**Task directions**:
Read the data and repeat all of it exactly.

**Data provided**:
----
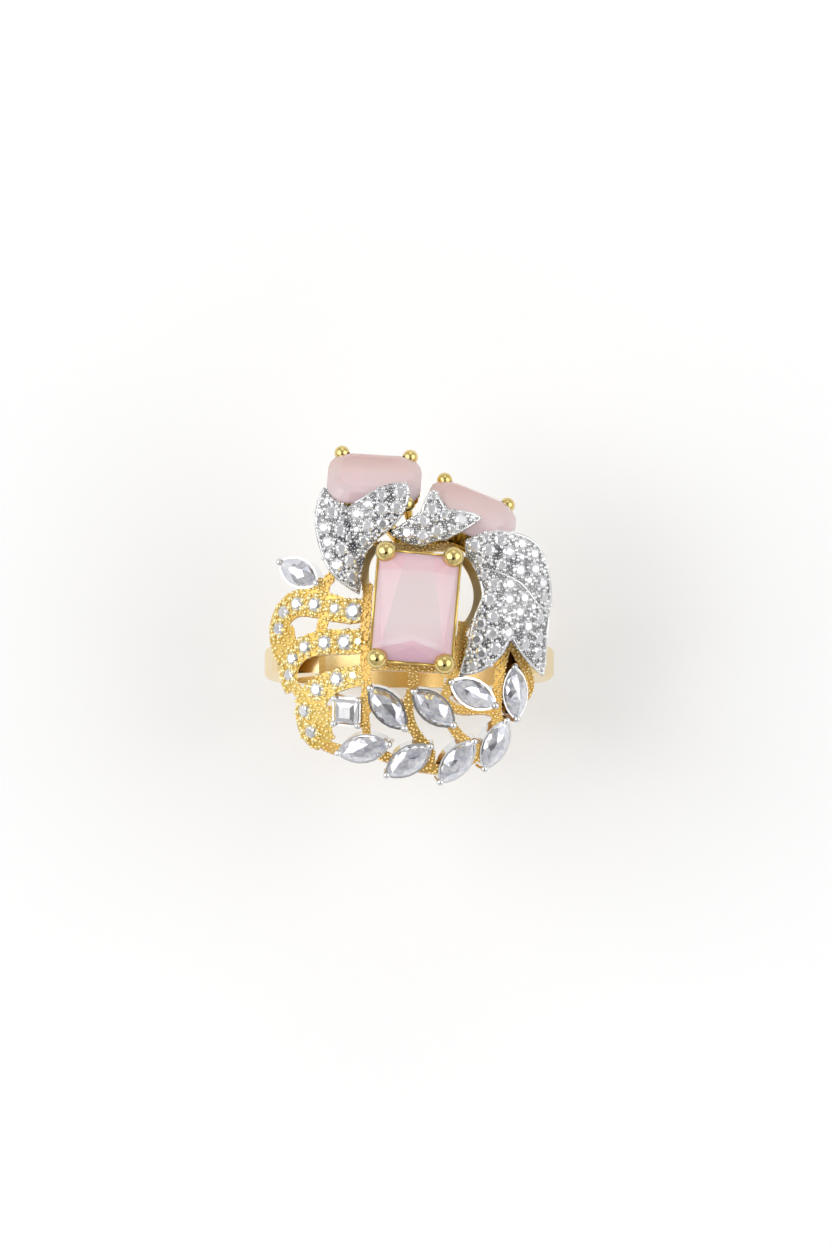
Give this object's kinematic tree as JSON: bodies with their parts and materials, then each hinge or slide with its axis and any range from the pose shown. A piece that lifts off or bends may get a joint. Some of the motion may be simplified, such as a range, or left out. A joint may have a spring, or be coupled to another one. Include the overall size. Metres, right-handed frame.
{
  "type": "cocktail ring",
  "caption": "Cocktail ring: a plain band under a domed openwork head with three rose quartz stones, pave petals, scrolls and a marquise vine.",
  "frame": {"origin": "centre of the finger bore, halfway across the band", "axes": "+Y along the finger, +Z up through the head, +X to the right when the head is seen from above with +Y upwards"},
  "size_m": [0.022, 0.0255, 0.0266],
  "materials": {
    "polished_gold": "polished yellow gold",
    "grained_gold": "matte granulated yellow gold",
    "satin_gold": "satin pale yellow gold",
    "white_rhodium": "polished white rhodium plating",
    "rose_quartz": "milky polished stone",
    "clear_crystal": "clear polished stone"
  },
  "bodies": {
    "root": {"centre_basket": "polished_gold", "centre_prongs": "polished_gold", "centre_stone": "rose_quartz", "cross_bar": "grained_gold", "gallery_bridge": "polished_gold", "leaf_branch": "grained_gold", "left_column": "grained_gold", "left_inner_pave_stones": "clear_crystal", "left_inner_petal": "white_rhodium", "left_loop_wire": "polished_gold", "left_outer_pave_stones": "clear_crystal", "left_outer_petal": "white_rhodium", "lower_scroll": "grained_gold", "lower_scroll_stones": "clear_crystal", "marquise_setting_1": "white_rhodium", "marquise_setting_2": "white_rhodium", "marquise_setting_3": "white_rhodium", "marquise_setting_4": "white_rhodium", "marquise_setting_5": "white_rhodium", "marquise_setting_6": "white_rhodium", "marquise_setting_7": "white_rhodium", "marquise_setting_8": "white_rhodium", "marquise_setting_9": "white_rhodium", "marquise_stone_1": "clear_crystal", "marquise_stone_2": "clear_crystal", "marquise_stone_3": "clear_crystal", "marquise_stone_4": "clear_crystal", "marquise_stone_5": "clear_crystal", "marquise_stone_6": "clear_crystal", "marquise_stone_7": "clear_crystal", "marquise_stone_8": "clear_crystal", "marquise_stone_9": "clear_crystal", "middle_pave_stones": "clear_crystal", "middle_petal": "white_rhodium", "middle_scroll": "grained_gold", "middle_scroll_stones": "clear_crystal", "petal_struts": "polished_gold", "right_column": "grained_gold", "right_loop_wire": "polished_gold", "right_lower_pave_stones": "clear_crystal", "right_lower_petal": "white_rhodium", "right_upper_pave_stones": "clear_crystal", "right_upper_petal": "white_rhodium", "scroll_ties": "grained_gold", "shank": "satin_gold", "square_setting": "white_rhodium", "square_stone": "clear_crystal", "top_bar": "grained_gold", "upper_left_basket": "polished_gold", "upper_left_prongs": "polished_gold", "upper_left_stone": "rose_quartz", "upper_right_basket": "polished_gold", "upper_right_prongs": "polished_gold", "upper_right_stone": "rose_quartz", "upper_scroll": "grained_gold", "upper_scroll_stones": "clear_crystal", "upper_spine": "polished_gold", "vine_frame": "grained_gold"}
  },
  "joints": []
}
----
**The reply**:
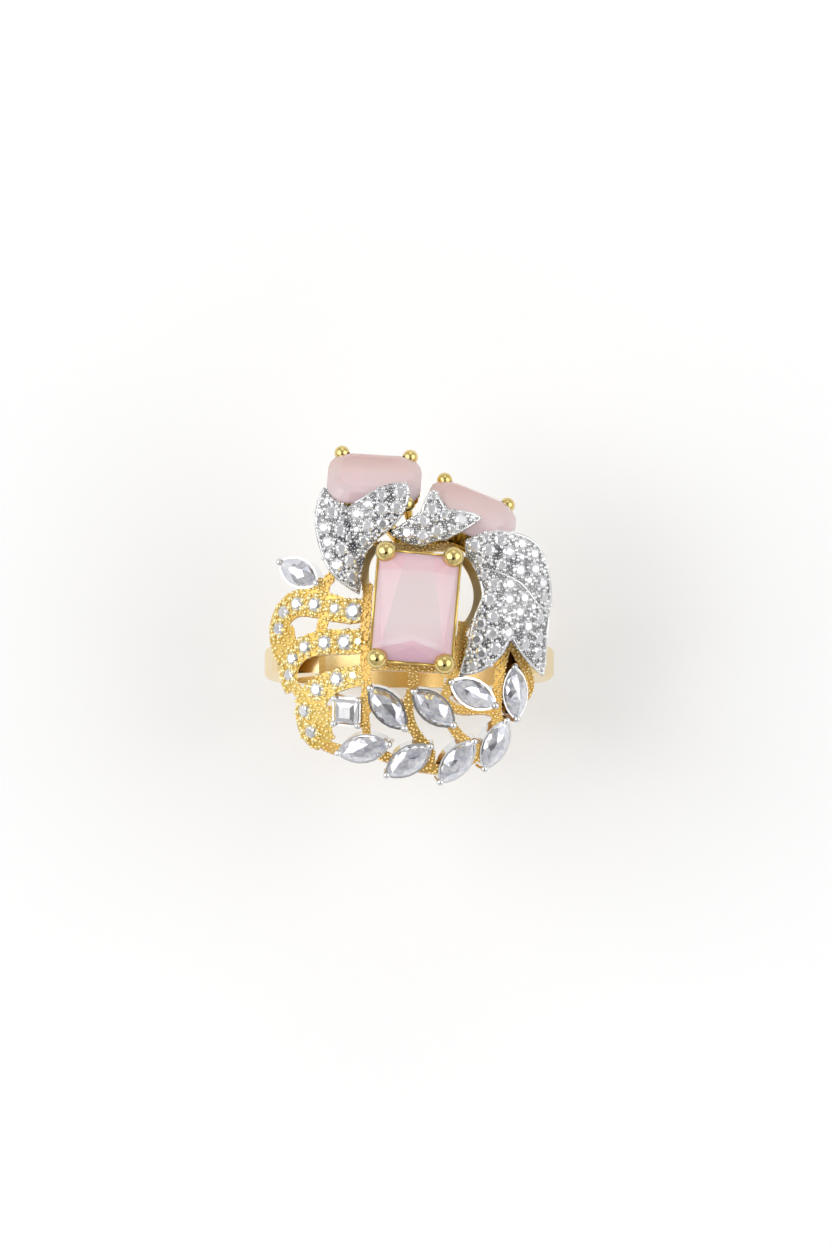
Give this object's kinematic tree as JSON: bodies with their parts and materials, then each hinge or slide with its axis and any range from the pose shown. A piece that lifts off or bends may get a joint. Some of the motion may be simplified, such as a range, or left out. A joint may have a spring, or be coupled to another one. Include the overall size. Metres, right-handed frame.
{
  "type": "cocktail ring",
  "caption": "Cocktail ring: a plain band under a domed openwork head with three rose quartz stones, pave petals, scrolls and a marquise vine.",
  "frame": {"origin": "centre of the finger bore, halfway across the band", "axes": "+Y along the finger, +Z up through the head, +X to the right when the head is seen from above with +Y upwards"},
  "size_m": [0.022, 0.0255, 0.0266],
  "materials": {
    "polished_gold": "polished yellow gold",
    "grained_gold": "matte granulated yellow gold",
    "satin_gold": "satin pale yellow gold",
    "white_rhodium": "polished white rhodium plating",
    "rose_quartz": "milky polished stone",
    "clear_crystal": "clear polished stone"
  },
  "bodies": {
    "root": {"centre_basket": "polished_gold", "centre_prongs": "polished_gold", "centre_stone": "rose_quartz", "cross_bar": "grained_gold", "gallery_bridge": "polished_gold", "leaf_branch": "grained_gold", "left_column": "grained_gold", "left_inner_pave_stones": "clear_crystal", "left_inner_petal": "white_rhodium", "left_loop_wire": "polished_gold", "left_outer_pave_stones": "clear_crystal", "left_outer_petal": "white_rhodium", "lower_scroll": "grained_gold", "lower_scroll_stones": "clear_crystal", "marquise_setting_1": "white_rhodium", "marquise_setting_2": "white_rhodium", "marquise_setting_3": "white_rhodium", "marquise_setting_4": "white_rhodium", "marquise_setting_5": "white_rhodium", "marquise_setting_6": "white_rhodium", "marquise_setting_7": "white_rhodium", "marquise_setting_8": "white_rhodium", "marquise_setting_9": "white_rhodium", "marquise_stone_1": "clear_crystal", "marquise_stone_2": "clear_crystal", "marquise_stone_3": "clear_crystal", "marquise_stone_4": "clear_crystal", "marquise_stone_5": "clear_crystal", "marquise_stone_6": "clear_crystal", "marquise_stone_7": "clear_crystal", "marquise_stone_8": "clear_crystal", "marquise_stone_9": "clear_crystal", "middle_pave_stones": "clear_crystal", "middle_petal": "white_rhodium", "middle_scroll": "grained_gold", "middle_scroll_stones": "clear_crystal", "petal_struts": "polished_gold", "right_column": "grained_gold", "right_loop_wire": "polished_gold", "right_lower_pave_stones": "clear_crystal", "right_lower_petal": "white_rhodium", "right_upper_pave_stones": "clear_crystal", "right_upper_petal": "white_rhodium", "scroll_ties": "grained_gold", "shank": "satin_gold", "square_setting": "white_rhodium", "square_stone": "clear_crystal", "top_bar": "grained_gold", "upper_left_basket": "polished_gold", "upper_left_prongs": "polished_gold", "upper_left_stone": "rose_quartz", "upper_right_basket": "polished_gold", "upper_right_prongs": "polished_gold", "upper_right_stone": "rose_quartz", "upper_scroll": "grained_gold", "upper_scroll_stones": "clear_crystal", "upper_spine": "polished_gold", "vine_frame": "grained_gold"}
  },
  "joints": []
}